[begin SOURCE MATERIAL]

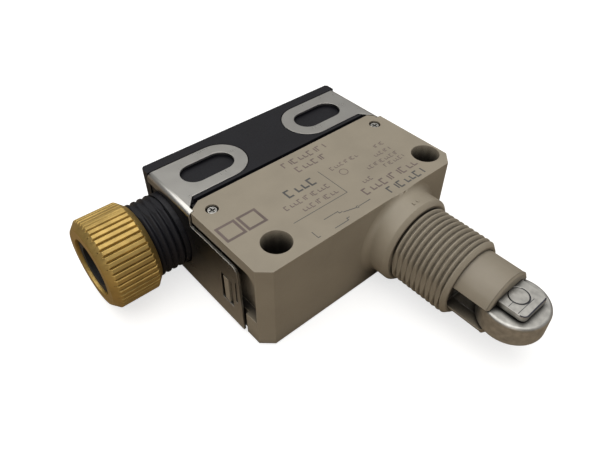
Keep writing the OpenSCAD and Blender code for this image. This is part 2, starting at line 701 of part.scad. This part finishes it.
module switch_button() color([0.75, 0.16, 0.12]) along_y(bush_x, blade_y + contact_gap, zc) {
    nose_l = 1;
    cylinder(r = 0.6, h = nose_l + eps);
    translate([0, 0, nose_l])
        cylinder(d = button_d, h = rod_tip_y - slide_gap - blade_y - contact_gap - nose_l);
    collar_y = sw_y1 - sw_wall - 0.7 - blade_y - contact_gap - slide_gap;
    translate([0, 0, collar_y]) cylinder(d = button_d + 0.6, h = 0.7);
}

module moving_blade() color(copper) difference() {
    box([contact_x - 1.5, blade_y - blade_t, blade_z0], [pivot_x - 0.1, blade_y, blade_z0 + blade_w]);
    box([bush_x + button_d / 2 + 1, blade_y - 1, blade_z0 + 1.2],
        [pivot_x - 2.5, blade_y + 1, blade_z0 + blade_w - 1.2]);
    along_y(contact_x, blade_y - 1, blade_z0 + blade_w / 2) cylinder(r = 0.6, h = 2);
}

module moving_contact() color(silver) along_y(contact_x, blade_y - blade_t - contact_down,
    blade_z0 + blade_w / 2) {
    cylinder(r = contact_r, h = contact_down);
    cylinder(r = 0.6 - seat_gap, h = contact_down + blade_t + 0.1);
    translate([0, 0, contact_down + blade_t]) cylinder(r = contact_r, h = contact_up);
}

module fixed_contact(y, h) along_y(contact_x, y, blade_z0 + blade_w / 2) cylinder(r = contact_r, h = h);

module closed_contact() color(silver) fixed_contact(closed_y, fixed_t);
module open_contact() color(silver) fixed_contact(open_y - fixed_t, fixed_t);

// Pad and tail of a terminal, outside the built-in switch
module terminal_pad(i) difference() {
    union() {
        box([tail_x(i) - tail_w / 2, pad_y1 - 0.5, tail_z0],
            [tail_x(i) + tail_w / 2, sw_y0 + sw_wall + 0.5, tail_z1]);
        box([min(tail_x(i) - tail_w / 2, terminal_x[i] - pad_w / 2), pad_y1 - 1, tail_z0],
            [max(tail_x(i) + tail_w / 2, terminal_x[i] + pad_w / 2), pad_y1, tail_z1]);
        box([terminal_x[i] - pad_w / 2, pad_y0, tail_z0], [terminal_x[i] + pad_w / 2, pad_y1, tail_z1]);
    }
    translate([terminal_x[i], pad_y, zc]) cylinder(d = terminal_screw_d + 2 * seat_gap, h = 10);
}

module closed_terminal() color(copper) {
    y = closed_y + fixed_t;
    terminal_pad(0);
    box([tail_x(0) - tail_w / 2, sw_y0 + sw_wall, tail_z0], [tail_x(0) + tail_w / 2, y + 0.5, tail_z1]);
    box([contact_x - 1.4, y, blade_z0], [contact_x + 1.4, y + 0.5, tail_z1]);
}

module open_terminal() color(copper) {
    y = open_y - fixed_t;
    terminal_pad(1);
    box([contact_x - 1.4, y - 0.5, blade_z0], [tail_x(1) + 0.3, y, blade_z0 + blade_w]);
    box([tail_x(1) - 0.3, sw_y0 + sw_wall, blade_z0], [tail_x(1) + 0.3, y, tail_z1]);
}

module common_terminal() color(copper) {
    terminal_pad(2);
    box([pivot_x, sw_y0 + sw_wall, blade_z0], [pivot_x + 0.5, blade_y + 0.6, tail_z1]);
}

// Terminal block --------------------------------------------------------------------------

module terminal_block() color(black) difference() {
    union() {
        box([shelf_x0, shelf_y0, zc - 6 + part_gap], [shelf_x1, back_y, shelf_top]);
        box([block_x0, back_y, pocket_z0 + part_gap],
            [block_x1, back_y + flange_block_t, pocket_z0 + pocket_h - part_gap]);
        box([block_x0, back_y, pocket_z0 + part_gap],
            [sw_x0 - part_gap, ear_y1, pocket_z0 + pocket_h - part_gap]);
        box([sw_x1 + part_gap, back_y, pocket_z0 + part_gap],
            [block_x1, ear_y1, pocket_z0 + pocket_h - part_gap]);
        for (i = [0:1])
            translate([(terminal_x[i] + terminal_x[i + 1]) / 2 - 0.5, shelf_y0, shelf_top - eps])
                cube([1, shelf_l - 1.8, 3]);
    }
    terminal_tails(seat_gap);
    for (x = terminal_x) translate([x, pad_y, zc - 4]) cylinder(d = terminal_screw_d + 2 * seat_gap, h = 10);
    for (x = [gland_x - case_screw_gland, far_x + case_screw_far])
        translate([x, back_y + case_screw_in, zc - 2]) cylinder(d = case_screw_d + 2 * seat_gap, h = 10);
}

module terminal_clamps() color(steel) for (x = terminal_x)
    translate([x, pad_y, tail_z1 + seat_gap]) difference() {
        translate([-2.7, -2.7, 0]) cube([5.4, 5.4, clamp_t]);
        translate([0, 0, -1]) cylinder(d = terminal_screw_d + 2 * seat_gap, h = 3);
    }

module terminal_screws() color(steel) for (x = terminal_x)
    translate([x, pad_y, 0]) difference() {
        head_z = tail_z1 + clamp_t + 2 * seat_gap;
        union() {
            translate([0, 0, zc - 3.5]) cylinder(d = terminal_screw_d, h = head_z - zc + 3.6);
            translate([0, 0, head_z]) cylinder(d = terminal_head_d, h = 1.5);
        }
        translate([0, 0, head_z + 1.5]) cross_recess(3, 0.8);
    }

housing();
case_screws();
terminal_cover();
cover_gasket();
gland_latch_bracket();
far_latch_bracket();
gland_nut();
gland_washer();
gland_seal();
plunger();
plunger_seal();
roller_fork();
roller();
roller_pin();
spring_seat();
return_spring();
push_rod();
overtravel_spring();
switch_base();
switch_lid();
switch_button();
moving_blade();
moving_contact();
closed_contact();
open_contact();
common_terminal();
closed_terminal();
open_terminal();
terminal_block();
terminal_clamps();
terminal_screws();
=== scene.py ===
"""Looks of a roller-plunger limit switch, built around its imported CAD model."""

import json
import math

import bmesh
import bpy
from mathutils import Matrix, Vector


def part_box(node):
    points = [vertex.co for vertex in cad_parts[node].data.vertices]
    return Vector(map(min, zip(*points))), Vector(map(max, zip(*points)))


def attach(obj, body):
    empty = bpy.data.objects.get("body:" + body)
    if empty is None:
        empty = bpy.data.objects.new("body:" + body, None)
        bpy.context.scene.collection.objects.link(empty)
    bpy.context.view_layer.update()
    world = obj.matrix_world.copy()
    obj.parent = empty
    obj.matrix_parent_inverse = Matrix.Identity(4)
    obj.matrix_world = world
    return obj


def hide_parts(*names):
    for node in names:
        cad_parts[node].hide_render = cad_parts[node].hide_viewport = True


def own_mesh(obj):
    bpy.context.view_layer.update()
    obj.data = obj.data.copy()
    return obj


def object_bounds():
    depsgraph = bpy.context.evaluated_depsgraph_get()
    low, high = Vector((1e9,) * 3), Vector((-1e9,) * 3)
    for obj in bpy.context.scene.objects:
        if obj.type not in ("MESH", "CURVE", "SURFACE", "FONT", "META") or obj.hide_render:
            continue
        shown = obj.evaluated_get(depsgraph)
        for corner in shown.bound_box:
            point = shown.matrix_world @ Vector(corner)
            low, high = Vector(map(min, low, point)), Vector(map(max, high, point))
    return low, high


MM = 0.001
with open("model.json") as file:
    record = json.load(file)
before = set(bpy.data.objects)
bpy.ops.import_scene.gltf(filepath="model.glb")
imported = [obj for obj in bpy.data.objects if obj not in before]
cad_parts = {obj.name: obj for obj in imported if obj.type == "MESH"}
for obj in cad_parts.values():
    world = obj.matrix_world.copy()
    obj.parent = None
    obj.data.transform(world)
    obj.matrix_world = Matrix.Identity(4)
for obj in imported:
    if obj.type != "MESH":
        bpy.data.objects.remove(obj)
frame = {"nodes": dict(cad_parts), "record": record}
CAD_LOW, CAD_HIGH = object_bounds()
NODES = frame["nodes"]


# Camera and light ------------------------------------------------------------------------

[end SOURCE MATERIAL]

All lines from the one that contains "if empty is" through the end of the material are to be quoted exactly, with both ends included.

    if empty is None:
        empty = bpy.data.objects.new("body:" + body, None)
        bpy.context.scene.collection.objects.link(empty)
    bpy.context.view_layer.update()
    world = obj.matrix_world.copy()
    obj.parent = empty
    obj.matrix_parent_inverse = Matrix.Identity(4)
    obj.matrix_world = world
    return obj


def hide_parts(*names):
    for node in names:
        cad_parts[node].hide_render = cad_parts[node].hide_viewport = True


def own_mesh(obj):
    bpy.context.view_layer.update()
    obj.data = obj.data.copy()
    return obj


def object_bounds():
    depsgraph = bpy.context.evaluated_depsgraph_get()
    low, high = Vector((1e9,) * 3), Vector((-1e9,) * 3)
    for obj in bpy.context.scene.objects:
        if obj.type not in ("MESH", "CURVE", "SURFACE", "FONT", "META") or obj.hide_render:
            continue
        shown = obj.evaluated_get(depsgraph)
        for corner in shown.bound_box:
            point = shown.matrix_world @ Vector(corner)
            low, high = Vector(map(min, low, point)), Vector(map(max, high, point))
    return low, high


MM = 0.001
with open("model.json") as file:
    record = json.load(file)
before = set(bpy.data.objects)
bpy.ops.import_scene.gltf(filepath="model.glb")
imported = [obj for obj in bpy.data.objects if obj not in before]
cad_parts = {obj.name: obj for obj in imported if obj.type == "MESH"}
for obj in cad_parts.values():
    world = obj.matrix_world.copy()
    obj.parent = None
    obj.data.transform(world)
    obj.matrix_world = Matrix.Identity(4)
for obj in imported:
    if obj.type != "MESH":
        bpy.data.objects.remove(obj)
frame = {"nodes": dict(cad_parts), "record": record}
CAD_LOW, CAD_HIGH = object_bounds()
NODES = frame["nodes"]


# Camera and light ------------------------------------------------------------------------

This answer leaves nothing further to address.